● **LISTING**:
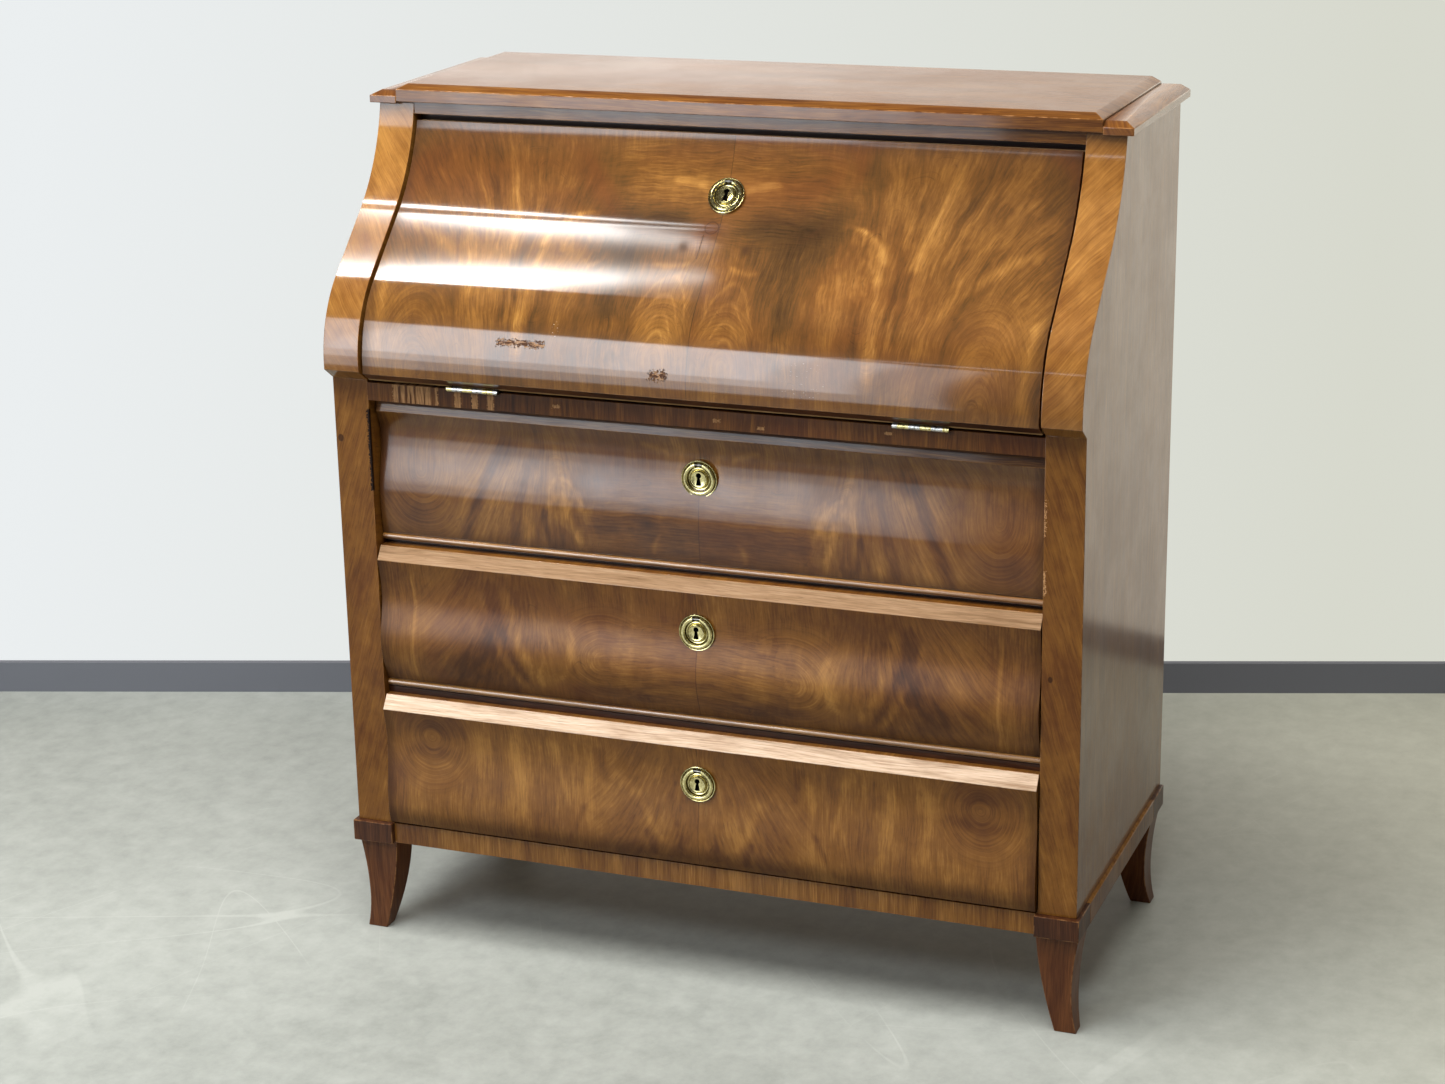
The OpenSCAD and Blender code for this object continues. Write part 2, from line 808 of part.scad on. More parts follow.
module drop_ring() {
    half = ring_w / 2;
    difference() {
        rotate_extrude() translate([ring_r, 0]) polygon(concat(
            [[half, ring_low], [half, ring_low + 1]],
            [for (a = [15 : 15 : 165]) [half * cos(a), ring_low + 1 + (ring_top - ring_low - 1) * sin(a)]],
            [[-half, ring_low + 1], [-half, ring_low]]));
        block([-20, ring_r + 1.5, 0], [20, ring_r + 20, 10]);
        block([-lug_w / 2 - lug_gap, 0, 0], [lug_w / 2 + lug_gap, 40, 10]);
        ring_pin_space(ring_pin_r + pin_gap);
    }
}

module flap_escutcheon() {
    color(brass) in_frame() flap_plate_place() escutcheon();
}

module flap_ring() {
    color(brass) in_frame() flap_plate_place() drop_ring();
}

// ---- Locks, in a frame whose z is up, whose y is into the desk and whose y = 0 is the mounting face ----

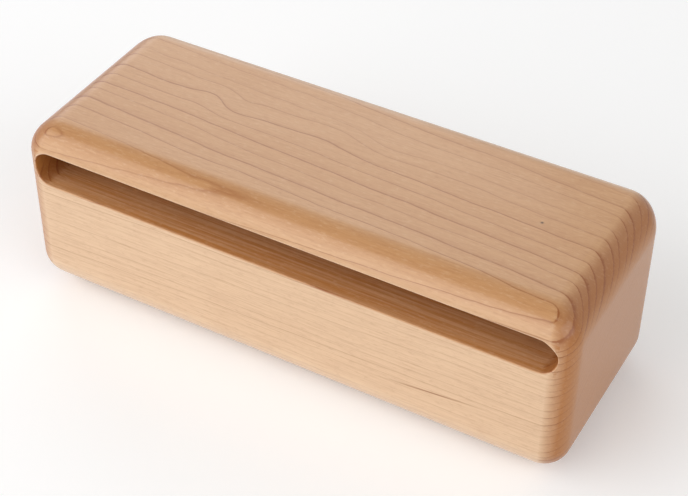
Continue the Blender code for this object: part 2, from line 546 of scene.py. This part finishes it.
def maple(finish, shape):
    """Hard maple under clear gloss lacquer, its rings leaning towards the front.

    The growth rings are wide shells about a pith line far below and behind the block. One field
    of rings gives the long lines on the top, the tongues where the front edge runs with the
    rings, the close lines on the front and the dark end grain. Painted light makes the faces
    turned across the rings, such as the front, paler, and painted shade makes the faces that run
    with them, chiefly the upper front edge, amber.
    """
    material, net, shader = new_material("lacquered_maple")
    coordinates = net.node("ShaderNodeTexCoord").link.node.outputs
    place = net.parts(Socket(net, coordinates["Object"]))
    facing_x, facing_y, facing_z = net.parts(Socket(net, coordinates["Normal"]))
    end_cut = net.math("ABSOLUTE", facing_x)
    flat_cut = net.math("ABSOLUTE", facing_z * cos(RING_LEAN) - facing_y * sin(RING_LEAN))
    slot = inside_slot(net, place, shape)
    line, chance = growth_rings(net, place, end_cut)

    # Fibres along the block, short pores and glints, broad warm patches, and the streaks of painted
    # shade in the slot along the cutter's marks
    fibre = net.noise(stretched(net, place, 0.05), 1500.0, detail=4.0, roughness=0.7)
    fleck = net.noise(stretched(net, place, 0.3), 1300.0, detail=2.0, roughness=0.6)
    pore = net.ramp(fleck, (0.56, 0.0), (0.70, 1.0))
    glint = net.ramp(fleck, (0.30, 1.0), (0.44, 0.0))
    patch = net.ramp(
        net.noise(stretched(net, place, 0.22, 0.75), 38.0, detail=3.0), (0.36, 0.0), (0.66, 1.0))
    broken = net.noise(stretched(net, place, 1.0, 0.5), 900.0, detail=2.0, roughness=0.7)
    slot_shade_streaks = net.noise(stretched(net, place, 0.02), 800.0, detail=2.0, roughness=0.7)

    # The ground from the cut of the wood: broad warm patches, painted light on faces turned across the
    # rings, painted shade on faces that run with them, the end grain, and painted shade in the slot
    wood = net.mix(patch * 0.6, finish.sapwood, finish.amber_and_shade)
    # Painted light: faces turned across the rings, such as the front, are made paler
    wood = net.mix(net.ramp(flat_cut, *PAINTED_LIGHT_WHERE), wood, finish.pale)
    # Painted shade: faces that run with the rings, chiefly the upper front edge, are made amber
    wood = net.mix(net.ramp(flat_cut, *PAINTED_SHADE_WHERE), wood, finish.amber_and_shade)
    wood = net.mix(net.ramp(end_cut, *END_WHERE), wood, finish.end_wood)
    # Painted shade in the slot: its walls are darkened towards the end-grain colour, in streaks along
    # the cutter's marks
    wood = net.mix(slot * net.ramp(slot_shade_streaks, (0.38, 0.1), (0.62, 1.0)) * 0.85, wood, finish.end_wood)

    # The ring lines, strongest on the slanting end grain and faint in the slot. The slanting end grain
    # on the end edges is also darkened as a whole: partly painted shade, partly the darker wood of the
    # cut fibres.
    turned_up = net.ramp(net.math("ABSOLUTE", facing_z), *END_SHADE_AND_LINES_UP)
    end_shade_and_lines = net.ramp(end_cut, *END_SHADE_AND_LINES_WHERE) * turned_up
    # Painted shade on the end edges, together with their darker slanting end grain
    wood = net.mix(end_shade_and_lines * 0.44, wood, finish.ring_line)
    seen_line = net.ramp(flat_cut, *LINES_WHERE) * (1 - slot * 0.8) + end_shade_and_lines * (broken * 10.0 - 0.8)
    depth = line * ((chance * MORE_LINE + LEAST_LINE) * seen_line)
    wood = net.mix(net.math("MINIMUM", depth, DARKEST_LINE), wood, finish.ring_line)

    # The fine texture, fainter on the end grain, and the two marks of this block
    along_grain = 1 - end_cut * 0.7
    fibre_dark = net.math("MAXIMUM", (fibre - 0.42) * along_grain * 0.7, 0.0)
    wood = net.mix(fibre_dark, wood, finish.ring_line)
    wood = net.mix(pore * along_grain * 0.12, wood, finish.ring_line)
    wood = net.mix(glint * along_grain * 0.16, wood, finish.pale)
    wood = add_streak(net, wood, place, finish)
    wood = add_knot(net, wood, place, finish)

    feed(net, shader, "Base Color", wood)
    feed(net, shader, "Roughness", 0.42 + fibre * 0.16)
    shader.inputs["Specular IOR Level"].default_value = 0.2
    shader.inputs["Coat Weight"].default_value = finish.lacquer_weight
    shader.inputs["Coat Roughness"].default_value = finish.lacquer_roughness
    shader.inputs["Coat IOR"].default_value = 1.5
    bump = net.node("ShaderNodeBump", {}, {
        "Strength": 0.2, "Distance": 0.02 * MM, "Height": fibre * along_grain + line * 0.4})
    feed(net, shader, "Normal", bump)
    return material


DUST = (0.12, 0.115, 0.11)


def foot_rubber(finish):
    """Matt moulded rubber with a fine pitted skin and a little dust."""
    material, net, shader = new_material("foot_rubber")
    coordinates = net.node("ShaderNodeTexCoord").link.node.outputs
    place = Socket(net, coordinates["Object"])
    pits = net.noise(place, 3800.0, detail=3.0, roughness=0.7)
    dust = net.ramp(net.noise(place, 420.0, detail=4.0), (0.45, 0.0), (0.75, 1.0))
    feed(net, shader, "Base Color", net.mix(dust * 0.18, finish.rubber, DUST))
    feed(net, shader, "Roughness", 0.62 + dust * 0.2)
    bump = net.node("ShaderNodeBump", {}, {"Strength": 0.35, "Distance": 0.05 * MM, "Height": pits})
    feed(net, shader, "Normal", bump)
    return material


# Operators

class WOODBLOCK_OT_body(bpy.types.Operator):
    """Build the maple block as one smooth surface and dress it"""

    bl_idname = "woodblock.body"
    bl_label = "Maple Block"

    def execute(self, context):
        shape = context.scene.woodblock_shape
        points, faces, caps = block_surface(shape)
        wood = maple(context.scene.woodblock_finish, shape)
        block = mesh_object("maple_block", points, faces, caps, wood)
        if block.data.validate():
            raise RuntimeError("the block's surface has broken faces")
        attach(block, "root")
        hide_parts("block_body")
        return {"FINISHED"}


class WOODBLOCK_OT_feet(bpy.types.Operator):
    """Give the rubber feet their material"""

    bl_idname = "woodblock.feet"
    bl_label = "Rubber Feet"

    def execute(self, context):
        rubber = foot_rubber(context.scene.woodblock_finish)
        feet = [node for name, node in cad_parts.items() if name.startswith("foot_")]
        if not feet:
            raise RuntimeError("the frame has no feet")
        for foot in feet:
            foot.data.materials.clear()
            foot.data.materials.append(rubber)
        return {"FINISHED"}


# The studio

PHOTO_WIDTH = 688
FOCAL_PIXELS = 1661.0
SENSOR = 36.0
CAMERA_AIM = (0.0035, -0.0011, 0.0322)
CAMERA_DISTANCE = 0.5562
CAMERA_AZIMUTH = radians(29.24)
CAMERA_ELEVATION = radians(40.38)
CAMERA_ROLL = radians(0.41)
FLOOR_HALF = 3.0
FLOOR_DROP = 0.0001      # keeps the floor clear of the undersides of the feet
FLOOR_WHITE = 0.92
FLOOR_LIFT = 0.19        # glow of the white floor in what the camera and reflections see
SKY_LEVEL = 0.35         # what the sky gives as plain light
BACKGROUND = 0.94        # the sky as it is seen
ZENITH_LEVEL = 0.25      # the same straight above, where it is darker
ZENITH_WHERE = ((0.66, 0.0), (0.9, 1.0))

SOFT_BOXES = (           # name, azimuth, elevation, distance, size and radiance
    ("key_softbox", -35, 32, 1.9, (2.4, 1.7), 2.12),
    ("veil_softbox", -141, 29, 1.2, (0.8, 0.8), 1.4),
    ("fill_softbox", 72, 32, 2.0, (1.6, 1.35), 1.55),
)


def area_light(name, azimuth, elevation, distance, size, radiance):
    """A soft box aimed at the block. Azimuth 0 is in front, and positive is to the right."""
    across, up = radians(azimuth), radians(elevation)
    toward = Vector((sin(across) * cos(up), -cos(across) * cos(up), sin(up)))
    light = bpy.data.lights.new(name, "AREA")
    light.shape = "RECTANGLE"
    light.size, light.size_y = size
    light.energy = radiance * pi * size[0] * size[1]
    lamp = bpy.data.objects.new(name, light)
    lamp.location = Vector((0, 0, BODY_HIGH.z / 2)) + toward * distance
    lamp.rotation_euler = toward.to_track_quat("Z", "Y").to_euler()
    bpy.context.scene.collection.objects.link(lamp)


def seen_directly(net):
    """1 for what the camera, a reflection or glass sees, and 0 for plain lighting."""
    rays = net.node("ShaderNodeLightPath").link.node.outputs
    names = ("Is Camera Ray", "Is Glossy Ray", "Is Transmission Ray")
    camera, glossy, through = (Socket(net, rays[name]) for name in names)
    return net.math("MAXIMUM", camera, net.math("MAXIMUM", glossy, through))


class WOODBLOCK_OT_stage(bpy.types.Operator):
    """Add the floor, the soft lights and the camera"""

    bl_idname = "woodblock.stage"
    bl_label = "Studio"

    def execute(self, context):
        self.add_floor()
        self.add_world(context.scene)
        for light in SOFT_BOXES:
            area_light(*light)
        self.add_camera(context.scene)
        return {"FINISHED"}

    def add_floor(self):
        corners = np.array([(-1, -1, 0), (1, -1, 0), (1, 1, 0), (-1, 1, 0)], float) * FLOOR_HALF
        corners[:, 2] = -FLOOR_DROP
        material, net, shader = new_material("floor_paper")
        shader.inputs["Base Color"].default_value = (FLOOR_WHITE, FLOOR_WHITE, FLOOR_WHITE, 1.0)
        shader.inputs["Roughness"].default_value = 1.0
        shader.inputs["Specular IOR Level"].default_value = 0.0
        shader.inputs["Emission Strength"].default_value = FLOOR_LIFT
        feed(net, shader, "Emission Color", seen_directly(net))
        floor = mesh_object("floor", corners, np.array([[0, 1, 2, 3]]), [], material)

    def add_world(self, scene):
        world = bpy.data.worlds.new("studio")
        world.use_nodes = True
        scene.world = world
        net = Net(world)
        back = world.node_tree.nodes["Background"]
        direction = net.node("ShaderNodeTexCoord", output=0)
        height = net.parts(direction)[2]
        dark_above = net.ramp(height, *ZENITH_WHERE)
        shown = BACKGROUND + dark_above * (ZENITH_LEVEL - BACKGROUND)
        strength = SKY_LEVEL + seen_directly(net) * (shown - SKY_LEVEL)
        net.tree.links.new(strength.link, back.inputs["Strength"])
        back.inputs["Color"].default_value = (1.0, 1.0, 1.0, 1.0)

    def add_camera(self, scene):
        lens = bpy.data.cameras.new("photo_camera")
        lens.sensor_width = SENSOR
        lens.lens = FOCAL_PIXELS / PHOTO_WIDTH * SENSOR
        camera = bpy.data.objects.new("photo_camera", lens)
        turn = Matrix.Rotation(CAMERA_AZIMUTH, 3, "Z")
        turn = turn @ Matrix.Rotation(pi / 2 - CAMERA_ELEVATION, 3, "X")
        turn = turn @ Matrix.Rotation(CAMERA_ROLL, 3, "Z")
        camera.location = Vector(CAMERA_AIM) + turn @ Vector((0, 0, CAMERA_DISTANCE))
        camera.rotation_euler = turn.to_euler()
        scene.collection.objects.link(camera)
        scene.camera = camera
        scene.view_settings.view_transform = "Standard"


class WOODBLOCK_PT_panel(bpy.types.Panel):
    """The block's sizes, colours and buttons"""

    bl_idname = "WOODBLOCK_PT_panel"
    bl_label = "Wood Block"
    bl_space_type = "VIEW_3D"
    bl_region_type = "UI"
    bl_category = "Wood Block"

    def draw(self, context):
        layout = self.layout
        for group in (context.scene.woodblock_shape, context.scene.woodblock_finish):
            for name in group.__annotations__:
                layout.prop(group, name)
        for operator in OPERATORS:
            layout.operator(operator.bl_idname)


OPERATORS = (WOODBLOCK_OT_body, WOODBLOCK_OT_feet, WOODBLOCK_OT_stage)
CLASSES = (WoodBlockShape, WoodBlockFinish, *OPERATORS, WOODBLOCK_PT_panel)


def register():
    for item in CLASSES:
        bpy.utils.register_class(item)
    bpy.types.Scene.woodblock_shape = bpy.props.PointerProperty(type=WoodBlockShape)
    bpy.types.Scene.woodblock_finish = bpy.props.PointerProperty(type=WoodBlockFinish)


def unregister():
    del bpy.types.Scene.woodblock_finish
    del bpy.types.Scene.woodblock_shape
    for item in reversed(CLASSES):
        bpy.utils.unregister_class(item)


def main():
    register()
    bpy.ops.woodblock.body()
    bpy.ops.woodblock.feet()
    bpy.ops.woodblock.stage()


if __name__ == "__main__":
    main()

● **YOUR TASK**: Retype verbatim the lines that run from the line containing "Continue the Blender" to the line containing "line, chance = growth_rings(net, place, end_cut)", both inclusive, and no others.

● **ANSWER TO THE TASK**:
Continue the Blender code for this object: part 2, from line 546 of scene.py. This part finishes it.
def maple(finish, shape):
    """Hard maple under clear gloss lacquer, its rings leaning towards the front.

    The growth rings are wide shells about a pith line far below and behind the block. One field
    of rings gives the long lines on the top, the tongues where the front edge runs with the
    rings, the close lines on the front and the dark end grain. Painted light makes the faces
    turned across the rings, such as the front, paler, and painted shade makes the faces that run
    with them, chiefly the upper front edge, amber.
    """
    material, net, shader = new_material("lacquered_maple")
    coordinates = net.node("ShaderNodeTexCoord").link.node.outputs
    place = net.parts(Socket(net, coordinates["Object"]))
    facing_x, facing_y, facing_z = net.parts(Socket(net, coordinates["Normal"]))
    end_cut = net.math("ABSOLUTE", facing_x)
    flat_cut = net.math("ABSOLUTE", facing_z * cos(RING_LEAN) - facing_y * sin(RING_LEAN))
    slot = inside_slot(net, place, shape)
    line, chance = growth_rings(net, place, end_cut)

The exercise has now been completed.